A guy goes into a drugstore to buy condoms.

"What size?" asks the clerk.

"Gee, I don't know."

"Go see Sophie in aisle 4." He goes over to see Sophie, who grabs him in the crotch, and yells, "Medium!" The guy is mortified! He hurries over to pay and leaves quickly.

Another guy comes in to buy condoms, and gets sent to Sophie in aisle 4. Sophie grabs him and yells, "Large!" The guy struts over to the register, pays, and leaves.

A high school kid comes in to buy condoms.

"What size?" The kid embarassedly says "I've never done this before. I don't know what size." The clerk sends him over to Sophie in aisle 4. She grabs him and yells "Clean up in aisle 4!"

Senior Chief Moderator II
Posts: 941
(7/25/01 1:10:41 pm)
| Del
Re: God I love fishing!
Subject: A Fish Story

A priest took a sabbatical to a fishing lodge. On the last day of his trip he hooked a monster fish and proceeded to reel it in. The guide,holding a net, yelled "Look at the size of that Son of a Bitch!"

"Son, I'm a priest. Your language is uncalled for!"

"No, Father, that's what kind of fish it is. A Son of a Bitch fish! "

"Really? Well, help me land this Son of a Bitch!"

Once in the boat, they marveled at the monster. "Father, that is the biggest Son of a Bitch I've ever seen." "Yes, it is a big Son of a Bitch.

What should I do with it?" "Why eat it of course. You've never tasted anything as good as that Son of a Bitch!"

Elated, the priest headed home to the church. While unloading his gear and his prize catch, Sister Mary inquired about his trip. "Take a look at this big Son of a Bitch I caught!"

Sister Mary gasped and clutched her rosary, "Father!"

"It's ok Sister. That's what kind of fish it is. A Son of a Bitch

"Oh, well then, what are you going to do with that big Son of
a Bitch?"

"Why, eat it of course. The guide said nothing compares to the taste of a Son of a Bitch."

The Sister informed the priest that the Pope was scheduled to visit in a few days and that they should fix the Son of a Bitch for dinner. "I'll even clean the Son of a Bitch," she said.
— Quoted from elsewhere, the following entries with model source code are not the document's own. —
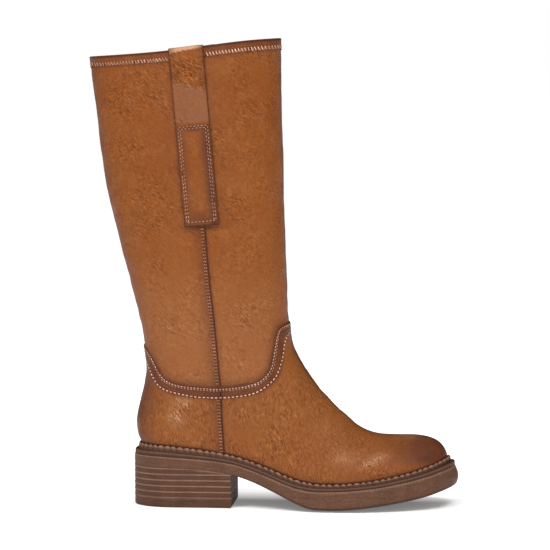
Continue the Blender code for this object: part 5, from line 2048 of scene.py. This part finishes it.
class BootRubber(bpy.types.PropertyGroup):
    """Colours and sizes of the sole, the welt and the heel"""

    base: colour_property("Edge brown", "Main colour of the sole's edge", (0.105, 0.046, 0.0245))
    # The edge shade also paints the shade in the welt's recesses and round the sole's lower edge.
    dark: colour_property("Edge shade", "Colour in the streaks and hollows", (0.045, 0.019, 0.012))
    light: colour_property("Edge light", "Colour of crests, ridges and upper edge", (0.25, 0.142, 0.088))
    notch_pitch: length_property("Notches", "Step of the upper edge's notches", 2.7 * MM, 0.001, 0.01)
    tread_pitch: length_property("Tread", "Step of the tread's cross grooves", 7.0 * MM, 0.003, 0.02)
    lobe_pitch: length_property("Welt lobes", "Step of the welt's rope-like lobes", 5.4 * MM, 0.002, 0.02)
    scallop_depth: length_property("Scallops", "Depth of the waves on the welt", 1.7 * MM, 0.0, 0.003)
    layer_pitch: length_property("Heel layers", "Thickness of one layer of the heel", 4.85 * MM, 0.002, 0.01)


class BootStage(bpy.types.PropertyGroup):
    """Floor, lights and camera"""

    floor: colour_property("Floor", "Colour of the floor", (0.8, 0.8, 0.8))
    glow: share_property("Floor glow", "Light of the far floor's own", 0.75, 2.0)
    azimuth: angle_property("Azimuth", "Way round of the camera from the outer side", 5)
    elevation: angle_property("Elevation", "Height of the camera as an angle", 4.5)
    distance: length_property("Distance", "From the camera to the point it looks at", 2.4, 0.5, 10.0)
    lens: number_property("Lens", "Focal length", 190.4, min=20.0, max=400.0, subtype="DISTANCE_CAMERA")
    key: power_property("Key light", "Strength of the main light", 30.0)
    fill: power_property("Fill light", "Strength of the front light", 9.0)
    top: power_property("Top light", "Strength of the light overhead", 24.0)
    sky: share_property("Sky", "Strength of the even light all round", 0.5, 5.0)


SETTINGS = (
    ("boot_leather", BootLeather),
    ("boot_stitching", BootStitching),
    ("boot_rubber", BootRubber),
    ("boot_stage", BootStage),
)


# ---------------------------------------------------------------- operators
GROUPS = {
    "leather_tone": make_tone_group,
    "leather_grain": make_grain_group,
    "brushed_edge": make_brush_group,
}


def shared_material(name, make, settings):
    """The named material, made the first time it is asked for, and the shader groups before it."""
    for group, make_group in GROUPS.items():
        if group not in bpy.data.node_groups:
            make_group()
    return bpy.data.materials.get(name) or make(name, settings)


class BOOT_OT_upper(bpy.types.Operator):
    """Build the foot part's leather"""

    bl_idname = "boot.upper"
    bl_label = "Foot Leather"

    def execute(self, context):
        look = context.scene.boot_leather
        build_upper_leather(look, shared_material("boot_leather", leather_material, look))
        return {"FINISHED"}


class BOOT_OT_shaft(bpy.types.Operator):
    """Build the leg's leather"""

    bl_idname = "boot.shaft"
    bl_label = "Leg Leather"

    def execute(self, context):
        look = context.scene.boot_leather
        build_shaft_leather(look, shared_material("boot_leather", leather_material, look))
        return {"FINISHED"}


class BOOT_OT_lining(bpy.types.Operator):
    """Build the lining"""

    bl_idname = "boot.lining"
    bl_label = "Lining"

    def execute(self, context):
        build_lining(shared_material("lining_suede", lining_material, context.scene.boot_leather))
        return {"FINISHED"}


class BOOT_OT_straps(bpy.types.Operator):
    """Build the two pull straps"""

    bl_idname = "boot.straps"
    bl_label = "Pull Straps"

    def execute(self, context):
        material = shared_material("strap_leather", strap_material, context.scene.boot_leather)
        build_pull_strap(material, "strap_outer", "pull_strap_outer", True)
        build_pull_strap(material, "strap_inner", "pull_strap_inner", False)
        return {"FINISHED"}


class BOOT_OT_stitches(bpy.types.Operator):
    """Sew the yoke, the side seams, the collar's hem and the straps"""

    bl_idname = "boot.stitches"
    bl_label = "Stitching"

    def execute(self, context):
        look, stitching = context.scene.boot_leather, context.scene.boot_stitching
        material = shared_material("waxed_thread", thread_material, stitching)
        build_yoke_stitches(look, stitching, material)
        build_seam_stitches(look, stitching, material)
        build_collar_stitches(look, stitching, material)
        build_strap_stitches(stitching, material)
        return {"FINISHED"}


class BOOT_OT_welt(bpy.types.Operator):
    """Build the welt strip"""

    bl_idname = "boot.welt"
    bl_label = "Welt"

    def execute(self, context):
        rubber = context.scene.boot_rubber
        build_welt_strip(rubber, shared_material("welt_cord", edge_material, rubber))
        return {"FINISHED"}


class BOOT_OT_sole(bpy.types.Operator):
    """Build the sole unit"""

    bl_idname = "boot.sole"
    bl_label = "Sole"

    def execute(self, context):
        rubber = context.scene.boot_rubber
        build_outsole(rubber, shared_material("sole_edge", edge_material, rubber))
        return {"FINISHED"}


class BOOT_OT_heel(bpy.types.Operator):
    """Build the stacked heel and its bottom layer"""

    bl_idname = "boot.heel"
    bl_label = "Heel"

    def execute(self, context):
        rubber = context.scene.boot_rubber
        material = shared_material("stacked_layers", edge_material, rubber)
        build_heel_block(rubber, material)
        build_heel_bottom(material)
        return {"FINISHED"}


class BOOT_OT_sock(bpy.types.Operator):
    """Build the footbed"""

    bl_idname = "boot.sock"
    bl_label = "Footbed"

    def execute(self, context):
        build_sock(shared_material("footbed_board", footbed_material, context.scene.boot_leather))
        return {"FINISHED"}


def aim(thing, place, target):
    """Puts a light or a camera at a place, turned to look at a target."""
    thing.location = place
    away = np.array(place) - np.array(target)
    flat = math.hypot(away[0], away[1])
    thing.rotation_euler = (math.atan2(flat, away[2]), 0, math.atan2(away[0], -away[1]))
    bpy.context.scene.collection.objects.link(thing)


FLOOR_REACH = 40             # metres from the middle of the floor to its edges
DIM_GLOW = 0.22              # share of the floor's own light left close to the boot
# Where the floor's own light comes back: the axis and, in metres along it, where it starts and is full.
GLOW_EDGES = (("X", -0.034, -0.048), ("X", 0.2, 0.25), ("Y", -0.047, -0.06), ("Y", 0.0, 0.062))
LIGHTS = (
    ("key", (0.8, 0.7), (-0.7, -1.2, 1.95)),
    ("fill", (1.4, 1.4), (0.5, -2.2, 0.5)),
    ("top", (0.8, 0.7), (0.75, -1.0, 1.95)),
)
LIT_POINT = (0.07, 0.0, 0.18)
SEEN_POINT = (0.075, 0.0, 0.19)


def build_floor(settings):
    """Floor: a plane with a light of its own, dimmed in a soft-edged patch where the boot shades it."""
    side = np.array((-FLOOR_REACH, FLOOR_REACH))
    x, y = np.meshgrid(side, side)
    ground = new_piece("floor", np.stack([x, y, 0 * x], -1), grid_quads(2, 2, close_columns=False))
    material, tree = new_material("pale_floor")
    place = parts_of(tree, object_place(tree))
    glow = DIM_GLOW
    for axis, low, high in GLOW_EDGES:
        glow = calc(tree, "MAXIMUM", remap(tree, place[axis], low, high), glow)
    inputs = {"Base Color": rgba(settings.floor), "Roughness": 0.9, "Specular IOR Level": 0.0}
    inputs |= {"Emission Color": grey(tree, glow), "Emission Strength": settings.glow}
    feed(tree, tree.nodes["Principled BSDF"], inputs)
    ground.data.materials.append(material)


def build_world(settings):
    """Even light all round, stronger from the outer side, seen as white by the camera and faintly in
    reflections."""
    world = bpy.data.worlds.new("even_light")
    world.use_nodes = True
    tree = world.node_tree
    tree.nodes.clear()
    path = add_node(tree, "ShaderNodeLightPath").outputs
    way_out = parts_of(tree, object_place(tree))["Y"]
    soft = times(tree, remap(tree, way_out, 0.5, -0.5, 0.16, 1.2), settings.sky)
    gloss = remap(tree, way_out, 0.2, -0.7, 0.02, 0.3)
    mixed = None
    for strength, ray in ((soft, None), (gloss, "Is Glossy Ray"), (1.0, "Is Camera Ray")):
        inputs = {"Color": (1, 1, 1, 1), "Strength": strength}
        light = add_node(tree, "ShaderNodeBackground", inputs).outputs[0]
        if ray:
            light = add_node(tree, "ShaderNodeMixShader", {0: path[ray], 1: mixed, 2: light}).outputs[0]
        mixed = light
    add_node(tree, "ShaderNodeOutputWorld", {"Surface": mixed})
    bpy.context.scene.world = world


def add_area_light(name, power, size, place):
    """A rectangular light that shines on the boot."""
    light = bpy.data.lights.new(name, "AREA")
    light.shape = "RECTANGLE"
    light.size, light.size_y = size
    light.energy = power
    aim(bpy.data.objects.new(name, light), place, LIT_POINT)


def build_camera(settings):
    """Camera with a long lens, a way round and up from the point it looks at."""
    lens = bpy.data.cameras.new("camera")
    lens.lens = settings.lens
    lens.sensor_width = 36.0
    lens.clip_start, lens.clip_end = 0.05, 60.0
    camera = bpy.data.objects.new("camera", lens)
    level, way = settings.elevation, settings.azimuth
    back = np.array((math.sin(way) * math.cos(level), -math.cos(way) * math.cos(level), math.sin(level)))
    aim(camera, tuple(np.array(SEEN_POINT) + settings.distance * back), SEEN_POINT)
    bpy.context.scene.camera = camera


class BOOT_OT_stage(bpy.types.Operator):
    """Set up the floor, the lights and the camera"""

    bl_idname = "boot.stage"
    bl_label = "Stage"

    def execute(self, context):
        settings = context.scene.boot_stage
        build_floor(settings)
        build_world(settings)
        for key, size, place in LIGHTS:
            add_area_light(key + "_light", getattr(settings, key), size, place)
        build_camera(settings)
        context.scene.view_settings.view_transform = "Standard"
        return {"FINISHED"}


OPERATORS = (
    BOOT_OT_upper,
    BOOT_OT_shaft,
    BOOT_OT_lining,
    BOOT_OT_straps,
    BOOT_OT_stitches,
    BOOT_OT_welt,
    BOOT_OT_sole,
    BOOT_OT_heel,
    BOOT_OT_sock,
    BOOT_OT_stage,
)


class BOOT_PT_panel(bpy.types.Panel):
    """Settings and operators of the boot"""

    bl_idname = "BOOT_PT_panel"
    bl_label = "Motorcycle Boot"
    bl_space_type = "VIEW_3D"
    bl_region_type = "UI"
    bl_category = "Boot"

    def draw(self, context):
        layout = self.layout
        for key, group in SETTINGS:
            box = layout.box()
            box.label(text=group.__doc__)
            settings = getattr(context.scene, key)
            for field in group.__annotations__:
                box.prop(settings, field)
        for operator in OPERATORS:
            layout.operator(operator.bl_idname)


def register():
    for key, group in SETTINGS:
        bpy.utils.register_class(group)
        setattr(bpy.types.Scene, key, bpy.props.PointerProperty(type=group))
    for operator in OPERATORS:
        bpy.utils.register_class(operator)
    bpy.utils.register_class(BOOT_PT_panel)


def unregister():
    bpy.utils.unregister_class(BOOT_PT_panel)
    for operator in reversed(OPERATORS):
        bpy.utils.unregister_class(operator)
    for key, group in reversed(SETTINGS):
        delattr(bpy.types.Scene, key)
        bpy.utils.unregister_class(group)


def main():
    """Registers the classes and builds every piece in order."""
    register()
    bpy.ops.boot.upper()
    bpy.ops.boot.shaft()
    bpy.ops.boot.lining()
    bpy.ops.boot.straps()
    bpy.ops.boot.stitches()
    bpy.ops.boot.welt()
    bpy.ops.boot.sole()
    bpy.ops.boot.heel()
    bpy.ops.boot.sock()
    bpy.ops.boot.stage()


if __name__ == "__main__":
    main()
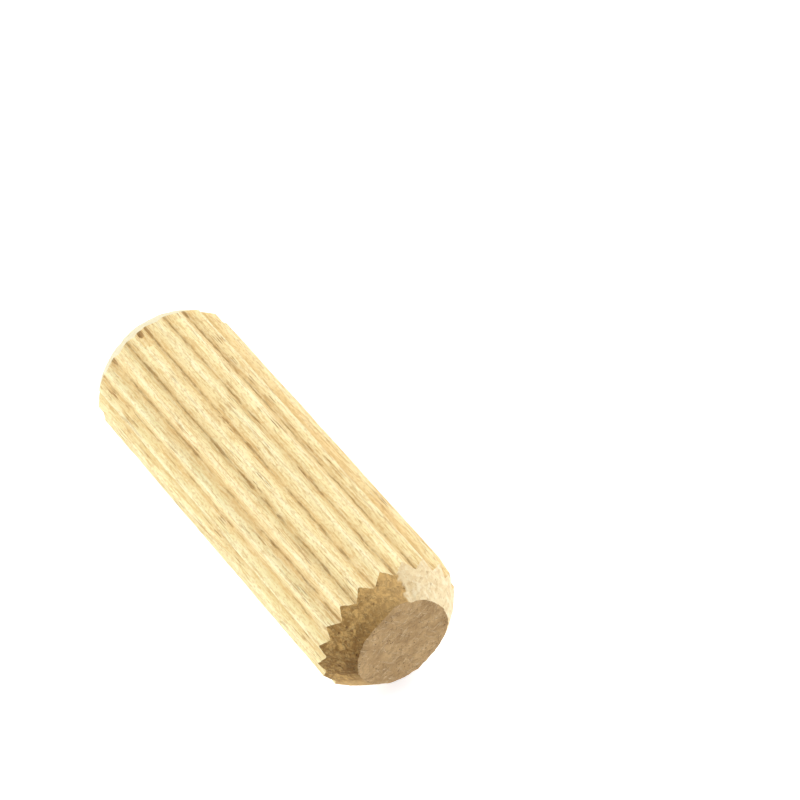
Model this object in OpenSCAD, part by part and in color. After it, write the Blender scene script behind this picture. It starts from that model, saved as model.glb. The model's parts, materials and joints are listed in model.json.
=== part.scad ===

As she was cleaning the huge fish, the Friar walked in. "What are you doing Sister?"

"Father wants me to clean this big Son of a Bitch for the Pope's dinner."

"Sister! I'll clean it if you're so upset! Please watch your

"No, no, no. It's called a Son of a Bitch fish."

"Really? Oh well, in that case, I'll fix up a great meal and that Sonof aBitch can be the main course! Let me know when you've finished cleaning that Son of a Bitch."

On the night of the Pope's visit, everything was perfect. The Friar had prepared an excellent meal. There was wine, and the fish was excellent.

The Pope said, "This is great fish, where did you get it?"

"I caught the Son of a Bitch!" proclaimed the proud priest. The
Pope's eyes opened wide, but he said nothing.

"And I cleaned the Son of a Bitch!" exclaimed the sister. The Pope sat silent in disbelief.

And the friar added, "And I prepared the Son of a Bitch, using a special recipe!" The Pope looked at each of them. Slowly a big smile crept across his face.

"You fuckers are alright!!"

>> >

V.I.P. Member
Posts: 137
(7/25/01 1:36:45 pm)
| Del Re: God I love fishing!
ok,,if religious jokes are allright,,,

A priest and a nun are on the golf course. At the 10th hole, the priest needs a 12 foot putt for par. He putts and misses.
" Ah, F--k!", he mutters.
"Father," says the nun, "watch your language"
"Sorry," he replys.
They play on. She is ahead of him by a stroke when they get to the 14th. Here he has a 8 foot putt for par. He putts and misses again!
"Ah, F--k!!" he exclaims, a bit louder this time.
"Father" says the nun, "God will punish you if you continue to use that language.
"Sorry" he responds, again.
Now they are on the 18th. He has caught up with the nun and only needs a 2 foot putt for a birdy and to beat her. He putts, the ball rolls around the hole, and off to the side.
"Ah, F--K!!!!" he yells, loudly this time.
Suddenly, a bolt of lightening comes down out of the sky. It strikes the nun, knocking her dead. The priest looks up at the sky, sees the clouds roll back, hears a great rumble, then;
"AH, F--K!!!"

Posts: 1549
(7/25/01 3:41:16 pm)
| Del Re: God I love fishing!
Great jokes you guys!

Rons Toys,

Love the butcher dance joke.

V.I.P. Member
Posts: 437
(7/26/01 7:59:48 am)
| Del How much did you get, Homer?
I bet Homer got a fortune for this one!